Who could've predicted, on June 24, 2016, the impact that rookie Matthew Tkachuk would have on the 2016-17 Flames.
And who could've guessed that, through the opening 59 games of the regular season, that Tkachuk would be in sole possession of second in team scoring.
"I think that I was a competitive guy back then and a driven kid," said Tkachuk, the No.-6 pick in the 2016 NHL Draft. "I wanted to make the NHL and have an impact."
Ahead of the 19-year-old's 37 points is only Mikael Backlund's team-leading 39. Behind Tkachuk is the rest, including Johnny Gaudreau and Sean Monahan. No one has more than his team-leading 26 assists, either, and only Mark Giordano at plus-11 has a more positive rating than Tkachuk's plus-9.
He's first in penalty minutes and second in points-per-game, too.
All while playing on Calgary's most productive line alongside Backlund and Michael Frolik.
"The young gun," goaltender Brian Elliott said. "He brings an energy to the rink. He's always smiling and always willing and wanting to learn. He's always asking questions and things like that. That line has been kind of on fire this year.
"We kind of let them do what they do and he's definitely a big part of that."

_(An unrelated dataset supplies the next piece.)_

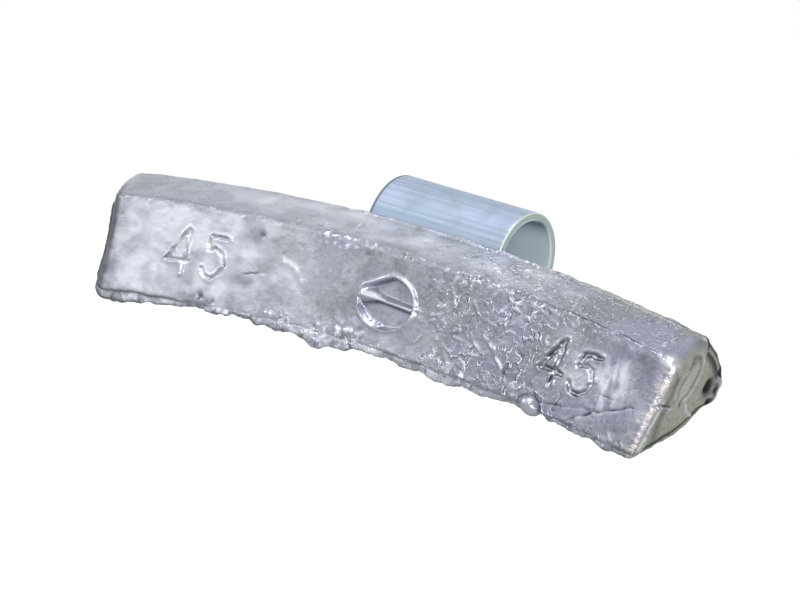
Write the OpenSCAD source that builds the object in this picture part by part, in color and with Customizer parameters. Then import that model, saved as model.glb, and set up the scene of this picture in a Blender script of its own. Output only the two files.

And now a look at the week that was.
OVER THE BOARDS:
No bluffin'. Hats off to the Flames and The Calgary Flames Ambassadors. The 12th annual Flames Ambassadors Celebrity Poker Tournament raised $415,000 for the Calgary Flames Foundation on Thursday, bringing the total raised through the event to $4.3 million in 12 years. The last Flames player standing was Dennis Wideman , who made it to the final table and finished eighth overall. …Shout out to Canada's 10 newest citizens, who were sworn in at Scotiabank Saddledome on Monday, and backed up anthem singer George Canyon in an extra-special rendition of O' Canada. …Congrats to Adam Fox, who notched a goal and an assist in Harvard's 6-3 win against Boston University to help the school capture its first Beanpot title in 24 years.
It's not always easy to talk, be open and share. But it's becoming increasingly important. According to the Mental Health Commission of Canada, Canadian Mental Health Association and the Centre for Addiction and Mental Health, one in five Canadians will experience a mental health problem or illness in their lifetime, directly affecting or indirectly affecting all Canadians through a family member, friend or colleague. "I think everybody in here deals with injuries, deals with mental health and we all seek help in different ways," goaltender Chad Johnson said. "We're all different as human beings, but we all deal with the same issues. I think the key is knowing that there's always help in regards to anything … injuries, mental health. There's help there and we all deal with it. You should feel comfortable seeking help. For us here we're always encouraged to seek help in any way that we can to get better." The Flames drove that point home on Wednesday against the Philadelphia Flyers in hosting their fifth annual Hockey Talks game. Hockey Talks is part of a collective effort with all seven Canadian NHL teams dedicating one game to help bring awareness to the issue in an attempt to alleviate the misconceptions and stigma that have been associated with mental illness. "We're in a position where we can create awareness and make people aware of a lot of things that are going on in this world and mental awareness is a big one we're talking about now," forward Matt Stajan said. "With us being in the position we're in we should make sure that we're doing our part to create awareness for everybody and I think we're doing a good job of that and we've got to continue to do so."